I have a few friends who took this route. Most of them were in the Revolutionary Union (RU). As for myself, I was already working a shit job as a short order cook at an IHOP. After I quit that job and worked at Howard Johnson’s—where we walked out because of a racist manager—I eventually did go to work at an industrial site. My first such job was at a brick factory where I watched bricks go by on a conveyor belt. My task was to pull the malformed bricks off the belt. As the orders piled in, the belt moved faster and more malformed bricks got past me. I left after two weeks. Next, I worked at a place that made preformed concrete balconies for apartment buildings. The job was less boring but physically more taxing. However, I had a goal in mind. I was going to California with a friend in three months. That was my light at the end of the tunnel. I made my three months worth of pay and left. I would occasionally work other industrial jobs through the day labor office the eight years I lived in California. When I moved north to Washington State in 1985, I ended up assembling circuit boards for a subcontractor whose primary client was a new company called Microsoft.

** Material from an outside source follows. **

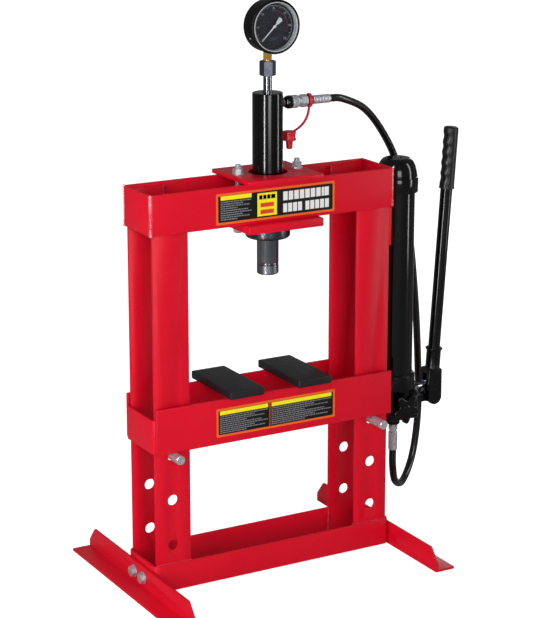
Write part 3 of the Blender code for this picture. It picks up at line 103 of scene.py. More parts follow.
def add_node(
    tree: bpy.types.NodeTree,
    kind: str,
    settings: Optional[dict] = None,
    links: Optional[dict] = None,
) -> bpy.types.Node:
    """Add a node with its settings and its incoming links.

    Args:
        tree: The node tree it goes in.
        kind: The node's type name.
        settings: A node attribute or an input socket (name or number) to its value.
        links: An input socket (name or number) to (node, output name or number).

    Returns:
        The new node.
    """
    node = tree.nodes.new(kind)
    for key, value in (settings or {}).items():
        if isinstance(key, str) and hasattr(node, key):
            setattr(node, key, value)
        else:
            node.inputs[key].default_value = value
    for key, (source, output) in (links or {}).items():
        tree.links.new(source.outputs[output], node.inputs[key])
    return node


def start_material(name: str, **sockets: Any) -> tuple[bpy.types.Material, bpy.types.Node]:
    """Make a material with a Principled shader.

    Args:
        name: The material's name.
        **sockets: Principled inputs by name, with underscores for spaces.

    Returns:
        The material and its Principled node.
    """
    material = bpy.data.materials.new(name)
    material.use_nodes = True
    shader = material.node_tree.nodes["Principled BSDF"]
    for key, value in sockets.items():
        shader.inputs[key.replace("_", " ")].default_value = value
    return material, shader


def ramp(tree: bpy.types.NodeTree, source: bpy.types.Node, output: Any, stops: Sequence) -> bpy.types.Node:
    """Map a value to colours.

    Args:
        tree: The node tree.
        source: The node that gives the value.
        output: Its output.
        stops: (position, linear colour) pairs, in order.

    Returns:
        The colour ramp node.
    """
    node = add_node(tree, "ShaderNodeValToRGB", links={"Fac": (source, output)})
    elements = node.color_ramp.elements
    while len(elements) < len(stops):
        elements.new(0.5)
    for element, (position, colour) in zip(elements, stops):
        element.position = position
        element.color = colour
    return node


def dressed(
    material: bpy.types.Material,
    shader: bpy.types.Node,
    tint: bpy.types.Node,
    rough: Optional[bpy.types.Node] = None,
    bump: Optional[bpy.types.Node] = None,
) -> bpy.types.Material:
    """Link colour, roughness and bump to a shader.

    Args:
        material: The material.
        shader: Its Principled node.
        tint: The node that gives the colour.
        rough: The node that gives the roughness.
        bump: The node that gives the bump.

    Returns:
        The material.
    """
    ends = ((tint, "Color", "Base Color"), (rough, "Result", "Roughness"), (bump, "Normal", "Normal"))
    for node, output, socket in ends:
        if node:
            material.node_tree.links.new(node.outputs[output], shader.inputs[socket])
    return material


def grey(value: float) -> tuple[float, float, float, float]:
    """Give a grey.

    Args:
        value: Its linear value.

    Returns:
        The colour with full alpha.
    """
    return (value, value, value, 1.0)


@dataclass(frozen=True)
class SprayedEnamel:
    """Sprayed and baked enamel: glossy, with orange peel and slightly uneven cover.

    Attributes:
        name: The material's name.
        colour: Main colour, sRGB hex.
        thin_cover_and_glint: Second colour, mixed in by noise: where the cover is thinner on most finishes,
            and on the corner weld a near-white painted highlight standing for glints.
        roughness: Middle roughness.
        specular: Specular level.
        peel_mm: Width of one dimple of the orange peel.
        peel_depth: Strength of the dimples.
    """

    name: str
    colour: str
    thin_cover_and_glint: str
    roughness: float = 0.28
    specular: float = 0.35
    peel_mm: float = 3.0
    peel_depth: float = 0.06

    def make(self) -> bpy.types.Material:
        """Build the material.

        Returns:
            The material.
        """
        material, shader = start_material(self.name, Specular_IOR_Level=self.specular)
        tree = material.node_tree
        here = {"Vector": (add_node(tree, "ShaderNodeTexCoord"), "Object")}
        cloud = add_node(tree, "ShaderNodeTexNoise", {"Scale": 9.0, "Detail": 3.0}, here)
        # Noise mixes the second colour into the main one; on the corner weld finish this paints near-white
        # highlight patches for glints.
        tint = ramp(tree, cloud, "Fac", [(0.35, linear(self.thin_cover_and_glint)), (0.62, linear(self.colour))])
        peel = add_node(tree, "ShaderNodeTexNoise", {"Scale": 1000 / self.peel_mm, "Detail": 1.5}, here)
        smear = add_node(tree, "ShaderNodeTexNoise", {"Scale": 45.0, "Detail": 4.0, "Roughness": 0.6}, here)
        low, high = self.roughness * 0.8, min(1.0, self.roughness * 1.3)
        rough = add_node(tree, "ShaderNodeMapRange", {"To Min": low, "To Max": high},
                         {"Value": (smear, "Fac")})
        bump = add_node(tree, "ShaderNodeBump", {"Strength": self.peel_depth, "Distance": 0.0004},
                        {"Height": (peel, "Fac")})
        return dressed(material, shader, tint, rough, bump)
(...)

Some of these jobs sucked more than others, but they all sucked. Being a temporary worker most of the time, I used that as an excuse and told myself I did not have time to attempt any organizing. Before I took the job in Washington state, I signed what was essentially an illegal yellow dog contract in which I promised not to talk union at all. I broke the promise, but it didn’t matter. The people who worked there were the castoffs from a major union busting campaign undertaken at the local Simpson lumber mill right before I moved there. The International Woodworkers of America (IWA) had conceded hundreds of jobs and most of its future operations in the town. Consequently, my co-workers at the circuit board assembly plant were afraid of unionizing and skeptical that a union could really do much about anything, anyhow.

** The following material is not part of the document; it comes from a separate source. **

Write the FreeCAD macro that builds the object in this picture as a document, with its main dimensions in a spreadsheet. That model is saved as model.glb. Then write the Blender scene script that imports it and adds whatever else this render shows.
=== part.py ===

Jon Melrod was someone who did go to work on an industrial shop floor and stuck it out for over a decade, organizing a militant and democratic rank and file force within his union local. His new book, titled Fighting Times: Organizing on the Front Lines of the Class War, tells the story of those times. After graduating from the University of Wisconsin in Madison, where he was actively engaged in the antiwar movement and various counterculture battles against the police and the structures they protect, Melrod joined the RU and began looking for work. His intention was to organize working people into a movement that fought for their rights on the shop floor, with a future goal of that movement creating a communist revolution in the United States. Of course, fulfillment of the second goal never came close. However, the creation of a fighting rank and file movement was achieved.

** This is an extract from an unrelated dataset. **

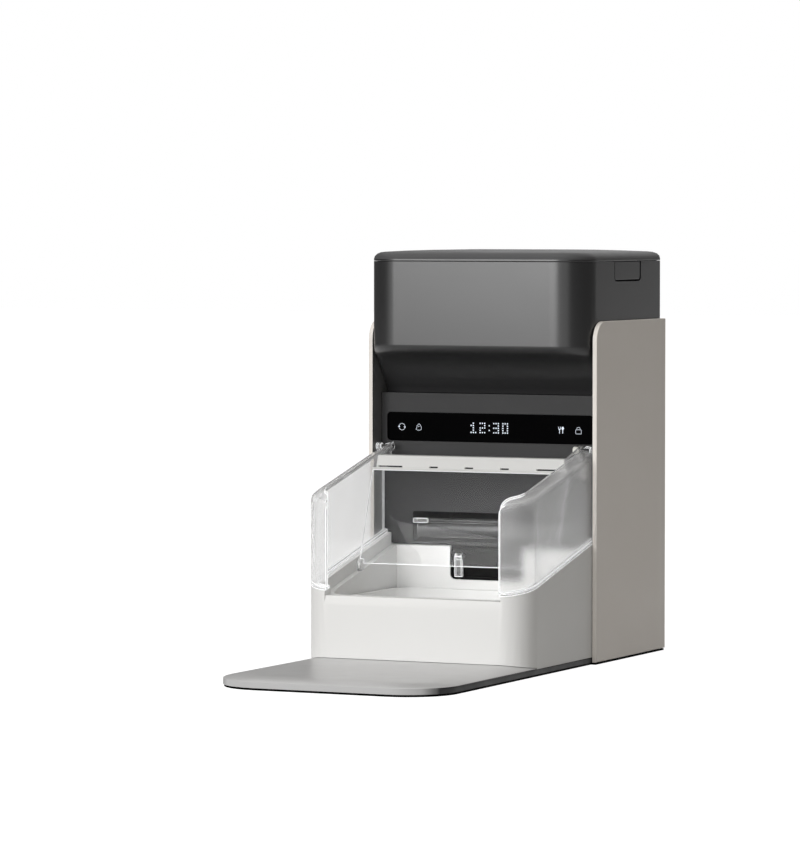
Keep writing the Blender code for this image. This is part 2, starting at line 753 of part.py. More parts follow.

Melrod begins his tale in Washington, DC, where he grew up. He briefly discusses going to desegregation protests in the area, including one at Glen Echo Amusement Park in nearby Maryland. After entering college in 1966, he quickly became involved in a growing antiwar movement in Madison, Wisconsin. By the time he graduated in 1970, he was being watched by the FBI and other law enforcement agencies. He was also part of the Revolutionary Unions movement that would soon evolve into the national organization abbreviated as RU. This would be the motivation for his entry into the industrial workforce. After getting a job at the now defunct American Motors Company (AMC) in Milwaukee, he began organizing a radical caucus within his local. His efforts were not appreciated by the local union officials who seemed fine with things as they were. Nor were his efforts appreciated by AMC. In fact, he got fired after organizing a campaign against a speedup of the assembly line. Part of the reason for his firing was the FBI telling management and union leadership that Melrod was a communist. One of his co-workers was also fired, mostly because he was working closely with Melrod. Although the two were eventually rehired (after a long public and legal campaign) with back pay, Melrod needed work. So, he ended up working at a tannery. His description of the work and the site reminded me of the panel depicting Hell from Hieronymus Bosch’s triptych known today as The Garden of Earthly Delights. Maggot-infested hides, poisonous liquids and fumes, pits filled with these liquids. It was with relief that he went back to work on the AMC line when he was reinstated.
Of course, like any organizer worth their salt, Melrod not only learned from his previous experience at AMC and his fruitless effort to talk union at the tannery, he applied the lessons to the rest of his time at AMC. The story he relates is one that includes confrontation with particularly obnoxious and dictatorial bosses, racist and sexist foremen and union members, an international office all too comfy with the very industry captains its members oppose, and a rank and file slowly but surely convinced they have genuine power that can only grow with its utilization. Excerpts from the caucus’s newsletter are included as is a discussion are the attacks on the newsletter’s right to publish. The reader is brought into the thick of these battles via Melrod’s vivid prose and colorful descriptions. He describes the struggle to keep every member united against the company’s attempts to divide them along racial, gender and political lines. As someone who has been involved in organizing drives and is currently the head of his union local, the episodes he discusses were both familiar and instructive.
Indeed, if one were to explain to a working person interested in organizing a union why they should read this book, the key word would be instructive. The tactics so vividly written down in this text remain useful and appropriate. They will remain that way as long as there are managers and supervisors who make it their duty to harass and belittle workers, CEOs and boards of directors whose pursuit of profit encourages those activities, and national union leadership that identifies more with the company board of directors than with the rank and file whose dues pay their often exorbitant salaries. Not only has Jonathan Melrod told a good story in his book Fighting Times, he has also provided today’s workers with a guide to workplace organizing that is inspiring, practical and entertaining to read.